State lawmakers look at pros, cons of legalizing marijuana
St. Charles sheriff stands firmly against it
Kyle Barnett - Jan 09, 2014
With the rollout of the country’s first recreational marijuana laws in Washington state and Colorado, some Louisiana lawmakers are taking a look at the positives and negatives of legalizing marijuana in Louisiana.
While some are behind the effort to legalize marijuana in Louisiana, St. Charles Parish Sheriff Greg Champagne said he stands firmly against it.
“I am in opposition to the legalization of marijuana. I believe this would be sending the wrong message to our young people. There is no evidence that the prolonged use of this psychoactive drug makes for a productive adult,” he said. “A certain percentage of our youth will become addicted. I believe drug users are trying to escape reality. While the ‘high’ produced by the THC in marijuana is fairly brief, the ‘impairment’ lasts for many hours after that.”
Marjorie Esman, director of the Louisiana chapter of the American Civil Liberties Union, counters that such arguments could be applied to any number of behaviors people already engage in legally on an everyday basis.
“There are plenty of things that are legal that can harm people long-term. Cigarettes are legal and cigarettes have been demonstrated to have far more adverse effects than marijuana does. Alcohol does as well. There are all types of things that are legal that aren’t good for you, so that’s not a very convincing argument,” she said.
However, Champagne said that he has seen the death and destruction the use and abuse of illegal drugs has caused, most of which started with the initial use of marijuana.
“I certainly feel that we will see the impact of legalization in Colorado and Washington state,” he said. “Undoubtedly, these experiments will have a big impact upon what happens in other states and nationally in the next few years to come.”
State Sen. Gary Smith, of Norco, said the issue of potentially legalizing marijuana or reforming current laws merits further study.
“There are certainly negatives to those laws that have been passed in states like Colorado and Washington, but there are some positives to them as well,” he said.
The increase in tax revenue that would come from the legalization of marijuana, as well as the expected reduction in court costs and jail time, would increase funds for the cash-strapped state government.
“The fact is that not only do you derive revenue, but you save revenue, so you are really getting it from two different areas,” Smith said. “You could really change the shape of some local and state (economic) forecasts with it.”
However, Smith said he is troubled by states superseding federal laws that still outlaw the substance, especially if the federal government decides to crack down.
“It is kind of one of those crossroads. The state is saying it is legal, but the federal government is saying it is illegal. You still have a federal prosecutorial system and criminal system set up and I sure would not want us to get crossways as a state and tell our citizens it was alright to do something and then them be punished federally for it,” he said.
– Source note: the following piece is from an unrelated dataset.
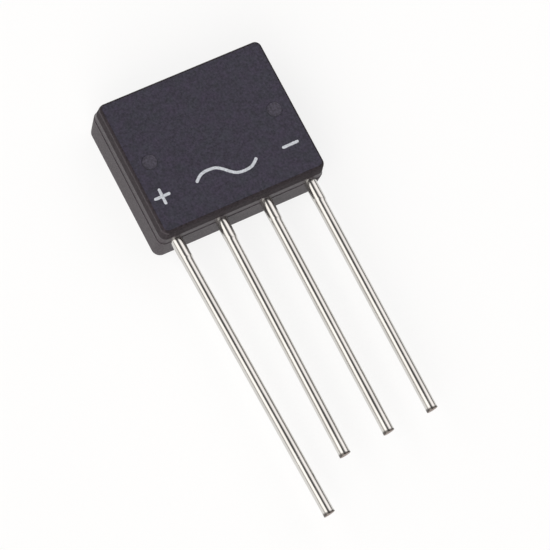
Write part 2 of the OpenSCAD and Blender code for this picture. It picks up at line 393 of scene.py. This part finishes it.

For the meantime, Smith said he is interested in seeing how the rollout of the legalized marijuana works in the two states before making any movement in Louisiana.
A recent poll commissioned by the ACLU found that 53 percent of Louisiana voters are behind legalization efforts and that an even higher percentage think only a $100 fine should be assessed to those convicted of marijuana possession, which is a large contrast with current state law.
Louisiana currently has some of the harshest penalties for marijuana possession in the country, with sentences of 20 years in jail for those found guilty of a third offense of marijuana possession.
Esman said before the state can even think about possible legalization, criminal reform should occur first.
“People are getting extremely long sentences for something that is a relatively minor infraction. When the penalty for a drive-by shooting in Louisiana is five years, there is no reason for somebody to be doing 20 years for marijuana possession,” she said.
Champagne disagrees with the assertion that the state’s jails are full of non-violent marijuana offenders who were caught with a single cigarette.
“This is simply not true. Almost all individuals arrested for marijuana are charged with other offenses as well,” he said.
Last year, a bill that would have greatly reduced sentences for habitual marijuana offenders passed the Louisiana House of Representatives, but was not called up for a vote in the Senate before the session ended.
Esman believes that similar legislation will be introduced in this year’s session.
“What I think makes more sense is limiting the penalties. We are going to come back with another bill, maybe more than one, to reduce penalties for marijuana possession,” she said.
In the meantime, efforts are underway at studying the expansion of access to medical marijuana in Louisiana.
Medical marijuana was already legalized in Louisiana in 1991 for a handful of illnesses, including for those undergoing chemotherapy treatment for cancer. However, the Department of Health and Hospitals never set up a way to legally dispense marijuana to those who are eligible to receive it.
Esman said despite community support as evidenced by the ACLU’s poll, any change in Louisiana’s marijuana laws will likely come about slowly.
“In the end, this is Louisiana and we are a conservative state. That is a political reality and it doesn’t make sense to pretend otherwise,” she said.
Still, Smith said the issue of marijuana reform deserves attention.
“It really is a topic we are certainly going to have to address in the next few years,” he said.